-- Directions for this task --
Repeat exactly the lines from the one containing "Recreate this object" through the one containing "a lumbar pillow.", both lines included, please, without any other lines.

[3D code data]
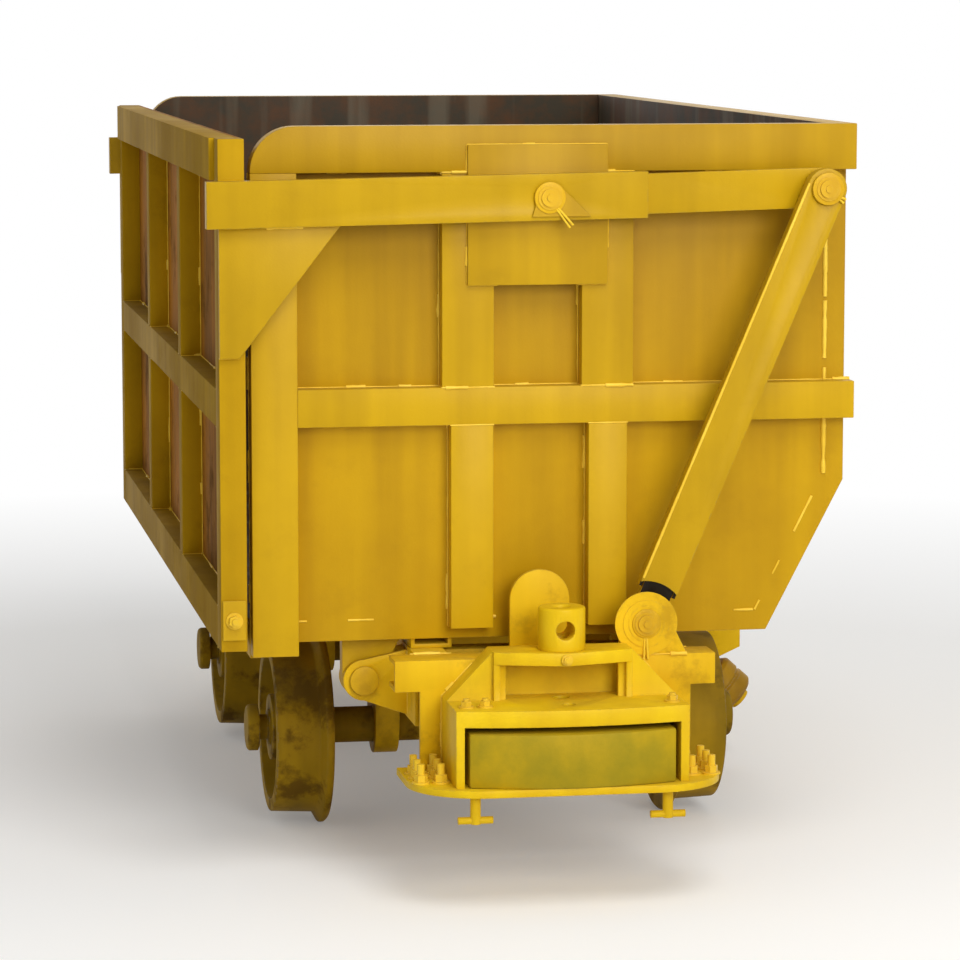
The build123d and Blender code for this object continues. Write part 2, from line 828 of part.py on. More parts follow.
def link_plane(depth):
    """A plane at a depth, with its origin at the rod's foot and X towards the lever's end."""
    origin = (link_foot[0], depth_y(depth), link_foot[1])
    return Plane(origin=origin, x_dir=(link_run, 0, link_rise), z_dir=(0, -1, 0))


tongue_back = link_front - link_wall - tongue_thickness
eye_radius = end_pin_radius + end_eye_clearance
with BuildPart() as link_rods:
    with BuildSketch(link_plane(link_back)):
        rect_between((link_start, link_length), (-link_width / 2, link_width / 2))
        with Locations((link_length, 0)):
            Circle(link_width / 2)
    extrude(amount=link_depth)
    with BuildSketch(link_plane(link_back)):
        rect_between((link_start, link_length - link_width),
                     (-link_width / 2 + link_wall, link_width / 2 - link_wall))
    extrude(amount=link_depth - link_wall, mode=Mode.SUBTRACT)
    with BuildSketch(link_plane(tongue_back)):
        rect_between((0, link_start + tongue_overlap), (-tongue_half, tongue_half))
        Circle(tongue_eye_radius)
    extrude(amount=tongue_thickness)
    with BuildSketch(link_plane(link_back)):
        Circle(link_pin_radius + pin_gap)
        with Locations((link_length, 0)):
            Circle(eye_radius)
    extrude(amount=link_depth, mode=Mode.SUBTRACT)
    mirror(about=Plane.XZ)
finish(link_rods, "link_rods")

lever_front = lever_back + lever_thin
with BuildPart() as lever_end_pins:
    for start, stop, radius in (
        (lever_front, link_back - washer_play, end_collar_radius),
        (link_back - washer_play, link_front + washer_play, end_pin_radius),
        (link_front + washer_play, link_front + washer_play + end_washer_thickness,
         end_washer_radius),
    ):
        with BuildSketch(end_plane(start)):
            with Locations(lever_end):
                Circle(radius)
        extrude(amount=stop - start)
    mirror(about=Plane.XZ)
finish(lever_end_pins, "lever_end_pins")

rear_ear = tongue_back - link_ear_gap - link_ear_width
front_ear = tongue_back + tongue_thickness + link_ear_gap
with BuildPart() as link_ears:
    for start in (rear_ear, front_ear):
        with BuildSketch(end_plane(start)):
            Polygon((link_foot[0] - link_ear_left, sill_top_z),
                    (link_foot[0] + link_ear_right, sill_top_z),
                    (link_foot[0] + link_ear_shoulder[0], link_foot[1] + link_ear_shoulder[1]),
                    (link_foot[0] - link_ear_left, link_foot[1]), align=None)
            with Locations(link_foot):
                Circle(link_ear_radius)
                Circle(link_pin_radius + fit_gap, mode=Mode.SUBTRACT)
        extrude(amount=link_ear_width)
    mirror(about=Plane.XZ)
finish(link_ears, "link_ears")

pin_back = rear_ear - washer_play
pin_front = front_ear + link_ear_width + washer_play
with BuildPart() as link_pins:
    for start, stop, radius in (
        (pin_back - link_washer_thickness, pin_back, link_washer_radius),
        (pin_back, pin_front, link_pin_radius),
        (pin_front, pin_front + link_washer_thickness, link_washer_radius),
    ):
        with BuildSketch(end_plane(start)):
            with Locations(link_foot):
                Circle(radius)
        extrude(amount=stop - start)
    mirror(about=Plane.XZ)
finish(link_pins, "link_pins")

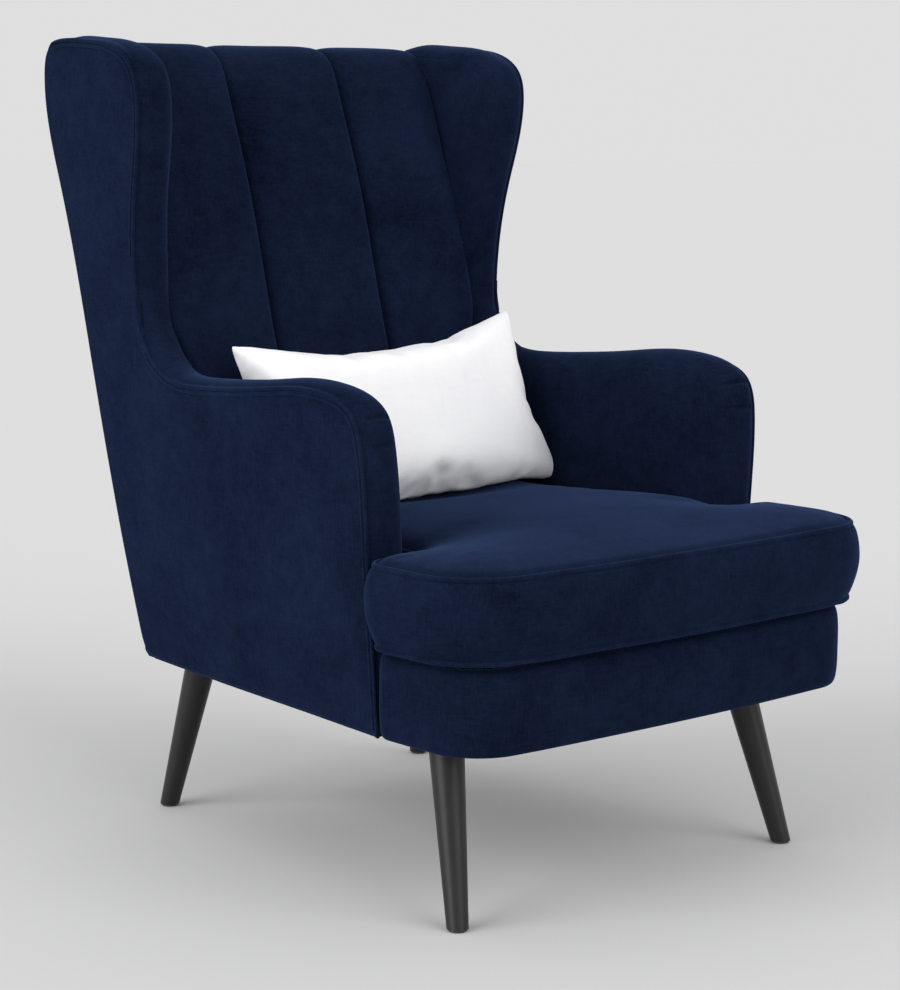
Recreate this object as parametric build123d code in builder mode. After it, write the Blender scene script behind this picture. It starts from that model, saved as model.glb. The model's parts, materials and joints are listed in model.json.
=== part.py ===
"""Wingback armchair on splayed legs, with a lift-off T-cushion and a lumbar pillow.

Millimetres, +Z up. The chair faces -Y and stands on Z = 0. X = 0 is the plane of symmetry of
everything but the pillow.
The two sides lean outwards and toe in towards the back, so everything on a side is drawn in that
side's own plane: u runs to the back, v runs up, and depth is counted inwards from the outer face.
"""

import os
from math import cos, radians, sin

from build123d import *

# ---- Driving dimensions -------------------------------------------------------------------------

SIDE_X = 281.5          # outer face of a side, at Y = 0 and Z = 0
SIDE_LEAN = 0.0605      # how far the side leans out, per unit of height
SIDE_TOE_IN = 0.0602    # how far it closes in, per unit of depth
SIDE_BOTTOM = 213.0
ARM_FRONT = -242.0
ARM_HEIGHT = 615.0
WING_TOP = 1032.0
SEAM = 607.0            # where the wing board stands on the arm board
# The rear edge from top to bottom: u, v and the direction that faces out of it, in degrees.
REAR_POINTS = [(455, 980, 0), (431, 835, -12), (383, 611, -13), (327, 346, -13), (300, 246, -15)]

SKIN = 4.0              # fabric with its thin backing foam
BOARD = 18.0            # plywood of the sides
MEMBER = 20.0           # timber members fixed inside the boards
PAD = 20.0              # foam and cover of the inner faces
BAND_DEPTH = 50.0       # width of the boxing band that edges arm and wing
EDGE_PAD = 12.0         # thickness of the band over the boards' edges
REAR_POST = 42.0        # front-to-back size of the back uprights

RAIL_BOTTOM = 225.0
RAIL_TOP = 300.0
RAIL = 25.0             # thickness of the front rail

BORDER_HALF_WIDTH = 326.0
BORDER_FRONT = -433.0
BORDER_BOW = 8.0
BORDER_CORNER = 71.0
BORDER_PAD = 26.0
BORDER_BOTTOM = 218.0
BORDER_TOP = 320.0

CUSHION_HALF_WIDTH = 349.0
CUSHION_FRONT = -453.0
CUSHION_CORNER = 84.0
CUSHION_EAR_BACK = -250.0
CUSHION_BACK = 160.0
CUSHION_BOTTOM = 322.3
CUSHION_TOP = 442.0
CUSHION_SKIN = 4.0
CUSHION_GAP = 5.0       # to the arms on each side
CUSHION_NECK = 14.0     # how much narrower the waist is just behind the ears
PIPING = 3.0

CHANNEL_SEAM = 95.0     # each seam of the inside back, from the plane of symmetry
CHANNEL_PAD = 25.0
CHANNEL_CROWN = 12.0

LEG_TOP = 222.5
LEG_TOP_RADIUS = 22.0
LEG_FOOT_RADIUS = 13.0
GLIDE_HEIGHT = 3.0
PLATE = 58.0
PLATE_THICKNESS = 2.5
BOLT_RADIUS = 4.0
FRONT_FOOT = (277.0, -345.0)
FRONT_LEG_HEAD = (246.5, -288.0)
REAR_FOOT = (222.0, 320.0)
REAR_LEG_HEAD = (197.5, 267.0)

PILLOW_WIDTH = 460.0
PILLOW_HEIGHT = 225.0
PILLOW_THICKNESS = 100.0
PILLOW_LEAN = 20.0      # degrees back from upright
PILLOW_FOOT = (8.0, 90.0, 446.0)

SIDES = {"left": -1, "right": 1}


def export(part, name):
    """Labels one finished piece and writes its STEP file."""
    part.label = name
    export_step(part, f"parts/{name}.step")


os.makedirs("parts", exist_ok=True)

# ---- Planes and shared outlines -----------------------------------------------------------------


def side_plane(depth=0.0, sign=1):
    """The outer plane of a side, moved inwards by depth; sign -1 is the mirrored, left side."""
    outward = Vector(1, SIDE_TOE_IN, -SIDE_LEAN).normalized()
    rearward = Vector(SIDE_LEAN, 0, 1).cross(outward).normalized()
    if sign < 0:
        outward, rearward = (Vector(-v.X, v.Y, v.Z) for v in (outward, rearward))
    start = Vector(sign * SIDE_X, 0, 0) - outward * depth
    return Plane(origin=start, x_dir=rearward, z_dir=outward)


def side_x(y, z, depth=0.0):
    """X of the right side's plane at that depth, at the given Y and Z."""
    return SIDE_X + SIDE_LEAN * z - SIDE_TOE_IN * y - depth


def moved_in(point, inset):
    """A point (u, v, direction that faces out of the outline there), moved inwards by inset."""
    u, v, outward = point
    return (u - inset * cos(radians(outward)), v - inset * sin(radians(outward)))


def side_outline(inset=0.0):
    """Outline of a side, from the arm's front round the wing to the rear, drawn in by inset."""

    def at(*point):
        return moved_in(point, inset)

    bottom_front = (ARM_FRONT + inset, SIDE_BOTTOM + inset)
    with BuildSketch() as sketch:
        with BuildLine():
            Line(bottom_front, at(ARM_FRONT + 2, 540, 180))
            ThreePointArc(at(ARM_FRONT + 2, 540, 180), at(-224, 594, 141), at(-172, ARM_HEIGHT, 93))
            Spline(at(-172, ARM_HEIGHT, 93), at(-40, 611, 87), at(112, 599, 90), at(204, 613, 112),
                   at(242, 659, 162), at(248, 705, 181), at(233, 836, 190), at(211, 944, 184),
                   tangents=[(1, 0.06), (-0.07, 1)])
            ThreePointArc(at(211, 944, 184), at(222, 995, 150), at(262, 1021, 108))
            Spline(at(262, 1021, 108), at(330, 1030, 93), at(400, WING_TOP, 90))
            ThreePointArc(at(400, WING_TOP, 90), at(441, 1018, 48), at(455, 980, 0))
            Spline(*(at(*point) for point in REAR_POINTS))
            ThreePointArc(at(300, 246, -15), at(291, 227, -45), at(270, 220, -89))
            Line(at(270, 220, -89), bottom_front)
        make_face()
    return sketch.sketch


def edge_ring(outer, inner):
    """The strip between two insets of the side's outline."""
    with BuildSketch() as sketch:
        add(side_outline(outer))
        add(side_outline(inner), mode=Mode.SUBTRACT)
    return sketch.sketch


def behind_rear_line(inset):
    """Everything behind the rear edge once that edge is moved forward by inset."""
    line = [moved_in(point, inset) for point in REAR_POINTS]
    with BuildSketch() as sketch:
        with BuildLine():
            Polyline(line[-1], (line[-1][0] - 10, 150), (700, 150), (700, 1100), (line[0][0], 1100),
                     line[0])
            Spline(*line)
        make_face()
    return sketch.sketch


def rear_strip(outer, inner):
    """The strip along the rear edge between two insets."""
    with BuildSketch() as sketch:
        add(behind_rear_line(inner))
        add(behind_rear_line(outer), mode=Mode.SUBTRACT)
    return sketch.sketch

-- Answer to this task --
Recreate this object as parametric build123d code in builder mode. After it, write the Blender scene script behind this picture. It starts from that model, saved as model.glb. The model's parts, materials and joints are listed in model.json.
=== part.py ===
"""Wingback armchair on splayed legs, with a lift-off T-cushion and a lumbar pillow.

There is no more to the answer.